# Records with modeling code:

----

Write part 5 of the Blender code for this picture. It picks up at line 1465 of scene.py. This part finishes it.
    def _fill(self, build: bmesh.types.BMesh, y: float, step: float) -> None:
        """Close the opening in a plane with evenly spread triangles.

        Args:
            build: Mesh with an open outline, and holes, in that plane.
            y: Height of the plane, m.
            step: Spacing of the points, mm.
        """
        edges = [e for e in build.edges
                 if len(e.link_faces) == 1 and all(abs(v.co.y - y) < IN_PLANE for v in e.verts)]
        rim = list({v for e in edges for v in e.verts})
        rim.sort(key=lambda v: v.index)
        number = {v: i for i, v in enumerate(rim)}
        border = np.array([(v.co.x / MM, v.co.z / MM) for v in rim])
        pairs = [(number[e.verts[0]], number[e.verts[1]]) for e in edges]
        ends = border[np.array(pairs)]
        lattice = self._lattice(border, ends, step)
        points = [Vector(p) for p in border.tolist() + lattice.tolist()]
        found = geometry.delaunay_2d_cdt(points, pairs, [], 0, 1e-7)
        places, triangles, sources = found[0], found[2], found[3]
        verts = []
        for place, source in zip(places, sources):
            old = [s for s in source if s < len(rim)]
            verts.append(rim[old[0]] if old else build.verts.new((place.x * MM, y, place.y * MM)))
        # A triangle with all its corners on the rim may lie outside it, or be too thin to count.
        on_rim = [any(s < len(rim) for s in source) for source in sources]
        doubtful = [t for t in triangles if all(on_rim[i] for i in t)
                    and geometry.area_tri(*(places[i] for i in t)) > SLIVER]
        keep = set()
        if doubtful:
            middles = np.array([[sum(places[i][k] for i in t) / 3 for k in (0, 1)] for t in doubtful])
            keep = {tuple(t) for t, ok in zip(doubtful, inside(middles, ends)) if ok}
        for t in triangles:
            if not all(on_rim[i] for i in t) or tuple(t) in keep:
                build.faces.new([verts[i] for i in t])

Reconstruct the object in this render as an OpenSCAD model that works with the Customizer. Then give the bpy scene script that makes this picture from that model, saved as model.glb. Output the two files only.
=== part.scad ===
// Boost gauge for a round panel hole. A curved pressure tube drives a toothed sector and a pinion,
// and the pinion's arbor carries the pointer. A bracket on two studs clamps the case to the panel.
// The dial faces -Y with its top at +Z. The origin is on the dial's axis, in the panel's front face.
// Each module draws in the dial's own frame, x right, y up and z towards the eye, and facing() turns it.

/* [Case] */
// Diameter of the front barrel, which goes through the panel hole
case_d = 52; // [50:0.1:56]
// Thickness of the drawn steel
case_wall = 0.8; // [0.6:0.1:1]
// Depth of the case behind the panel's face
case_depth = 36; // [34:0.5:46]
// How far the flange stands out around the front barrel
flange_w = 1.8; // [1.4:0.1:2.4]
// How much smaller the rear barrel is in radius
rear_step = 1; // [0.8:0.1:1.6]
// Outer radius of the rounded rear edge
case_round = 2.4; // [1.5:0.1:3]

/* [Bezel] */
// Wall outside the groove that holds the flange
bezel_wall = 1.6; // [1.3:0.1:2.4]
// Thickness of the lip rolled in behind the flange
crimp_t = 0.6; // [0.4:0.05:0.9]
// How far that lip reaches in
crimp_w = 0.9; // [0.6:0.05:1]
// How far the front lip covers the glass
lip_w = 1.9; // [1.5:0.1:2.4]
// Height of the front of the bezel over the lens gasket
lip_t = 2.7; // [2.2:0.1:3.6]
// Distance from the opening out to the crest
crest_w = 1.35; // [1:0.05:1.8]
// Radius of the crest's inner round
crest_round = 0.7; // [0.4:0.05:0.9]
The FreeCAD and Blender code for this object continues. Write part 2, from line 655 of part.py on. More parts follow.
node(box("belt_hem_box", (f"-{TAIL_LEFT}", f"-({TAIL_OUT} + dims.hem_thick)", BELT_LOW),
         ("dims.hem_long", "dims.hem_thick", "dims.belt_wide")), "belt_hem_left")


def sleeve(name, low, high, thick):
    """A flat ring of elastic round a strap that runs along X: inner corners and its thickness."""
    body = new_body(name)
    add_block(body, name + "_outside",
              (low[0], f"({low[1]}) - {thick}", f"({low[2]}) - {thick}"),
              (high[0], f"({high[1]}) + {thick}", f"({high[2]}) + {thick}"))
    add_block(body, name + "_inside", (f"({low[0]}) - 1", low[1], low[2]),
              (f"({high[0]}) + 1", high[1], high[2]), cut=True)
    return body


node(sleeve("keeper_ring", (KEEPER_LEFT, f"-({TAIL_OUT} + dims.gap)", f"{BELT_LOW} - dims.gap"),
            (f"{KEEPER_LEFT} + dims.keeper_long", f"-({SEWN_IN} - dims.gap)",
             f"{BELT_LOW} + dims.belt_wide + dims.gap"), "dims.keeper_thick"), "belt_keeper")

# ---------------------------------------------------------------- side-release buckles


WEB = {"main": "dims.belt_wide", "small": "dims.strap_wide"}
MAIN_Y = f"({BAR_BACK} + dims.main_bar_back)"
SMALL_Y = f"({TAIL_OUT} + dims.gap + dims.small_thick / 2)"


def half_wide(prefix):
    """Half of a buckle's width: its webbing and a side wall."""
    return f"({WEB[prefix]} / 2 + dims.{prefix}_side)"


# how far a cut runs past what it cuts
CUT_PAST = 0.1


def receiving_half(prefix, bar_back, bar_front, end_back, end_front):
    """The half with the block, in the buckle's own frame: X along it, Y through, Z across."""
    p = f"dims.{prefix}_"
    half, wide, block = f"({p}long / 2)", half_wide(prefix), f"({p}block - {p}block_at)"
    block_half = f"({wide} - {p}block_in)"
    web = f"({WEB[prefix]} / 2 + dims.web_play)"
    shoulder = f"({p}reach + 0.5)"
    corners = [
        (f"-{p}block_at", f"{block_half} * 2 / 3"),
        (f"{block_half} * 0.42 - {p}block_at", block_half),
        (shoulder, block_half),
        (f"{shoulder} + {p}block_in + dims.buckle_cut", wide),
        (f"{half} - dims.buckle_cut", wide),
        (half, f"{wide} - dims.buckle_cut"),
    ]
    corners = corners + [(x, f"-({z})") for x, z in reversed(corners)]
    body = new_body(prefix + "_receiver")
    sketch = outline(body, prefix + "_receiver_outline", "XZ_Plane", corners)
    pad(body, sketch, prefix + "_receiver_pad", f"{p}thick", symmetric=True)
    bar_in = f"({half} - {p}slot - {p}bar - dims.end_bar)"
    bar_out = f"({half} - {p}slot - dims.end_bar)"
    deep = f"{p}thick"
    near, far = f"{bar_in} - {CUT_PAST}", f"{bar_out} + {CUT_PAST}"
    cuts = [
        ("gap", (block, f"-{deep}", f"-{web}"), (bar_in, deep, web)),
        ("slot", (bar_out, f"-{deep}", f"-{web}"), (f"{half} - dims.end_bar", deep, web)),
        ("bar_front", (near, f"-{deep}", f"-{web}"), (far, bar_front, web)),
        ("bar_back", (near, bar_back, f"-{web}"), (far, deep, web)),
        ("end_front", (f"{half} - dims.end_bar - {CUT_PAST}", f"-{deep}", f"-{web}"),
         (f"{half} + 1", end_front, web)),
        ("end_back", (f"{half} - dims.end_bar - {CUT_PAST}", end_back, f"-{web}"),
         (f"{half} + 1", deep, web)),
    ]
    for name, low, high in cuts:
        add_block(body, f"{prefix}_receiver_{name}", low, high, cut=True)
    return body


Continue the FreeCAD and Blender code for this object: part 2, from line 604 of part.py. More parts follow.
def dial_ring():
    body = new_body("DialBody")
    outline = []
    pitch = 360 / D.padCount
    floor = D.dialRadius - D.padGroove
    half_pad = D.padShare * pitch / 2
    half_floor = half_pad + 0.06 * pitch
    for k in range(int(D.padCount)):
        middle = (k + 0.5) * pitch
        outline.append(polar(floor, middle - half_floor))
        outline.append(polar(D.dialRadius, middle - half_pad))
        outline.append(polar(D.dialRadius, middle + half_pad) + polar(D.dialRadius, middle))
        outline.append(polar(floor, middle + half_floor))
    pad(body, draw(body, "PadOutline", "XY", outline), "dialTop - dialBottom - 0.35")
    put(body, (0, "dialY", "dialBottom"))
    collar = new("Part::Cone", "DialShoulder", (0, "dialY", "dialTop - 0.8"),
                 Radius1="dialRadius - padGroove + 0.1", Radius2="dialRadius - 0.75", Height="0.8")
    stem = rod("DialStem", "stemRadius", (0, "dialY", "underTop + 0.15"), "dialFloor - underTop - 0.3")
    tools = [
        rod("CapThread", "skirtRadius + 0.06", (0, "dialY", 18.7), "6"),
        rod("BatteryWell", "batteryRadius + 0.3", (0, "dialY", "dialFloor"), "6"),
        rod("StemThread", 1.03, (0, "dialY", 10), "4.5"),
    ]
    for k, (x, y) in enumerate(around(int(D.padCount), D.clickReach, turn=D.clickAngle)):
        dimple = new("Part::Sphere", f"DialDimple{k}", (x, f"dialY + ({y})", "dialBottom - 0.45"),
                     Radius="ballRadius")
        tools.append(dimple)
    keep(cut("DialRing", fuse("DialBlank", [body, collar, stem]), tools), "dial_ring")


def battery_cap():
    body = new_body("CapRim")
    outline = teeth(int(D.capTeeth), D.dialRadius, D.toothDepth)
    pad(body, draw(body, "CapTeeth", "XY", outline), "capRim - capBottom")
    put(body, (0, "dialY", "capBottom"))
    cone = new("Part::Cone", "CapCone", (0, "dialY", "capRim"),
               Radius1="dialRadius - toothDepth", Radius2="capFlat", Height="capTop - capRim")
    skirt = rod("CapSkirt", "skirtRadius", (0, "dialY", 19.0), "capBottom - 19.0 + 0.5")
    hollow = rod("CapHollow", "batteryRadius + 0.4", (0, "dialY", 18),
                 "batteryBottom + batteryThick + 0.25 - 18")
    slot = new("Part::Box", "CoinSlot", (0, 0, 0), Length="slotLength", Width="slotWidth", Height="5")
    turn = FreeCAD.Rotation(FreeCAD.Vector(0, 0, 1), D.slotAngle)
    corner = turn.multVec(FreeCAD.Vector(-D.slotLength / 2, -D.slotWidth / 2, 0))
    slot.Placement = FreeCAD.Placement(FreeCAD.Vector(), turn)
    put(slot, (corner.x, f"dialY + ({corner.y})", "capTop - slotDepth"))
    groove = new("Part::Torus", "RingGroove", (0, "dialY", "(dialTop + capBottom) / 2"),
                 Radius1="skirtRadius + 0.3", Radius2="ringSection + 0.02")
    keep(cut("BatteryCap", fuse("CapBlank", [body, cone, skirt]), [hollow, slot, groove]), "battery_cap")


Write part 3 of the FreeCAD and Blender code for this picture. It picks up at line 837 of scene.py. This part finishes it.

----

# Required work:
Search the preceding listing for the word "finishes" and pull out every line that holds it.

# Output of the exercise:
Write part 5 of the Blender code for this picture. It picks up at line 1465 of scene.py. This part finishes it.
Write part 3 of the FreeCAD and Blender code for this picture. It picks up at line 837 of scene.py. This part finishes it.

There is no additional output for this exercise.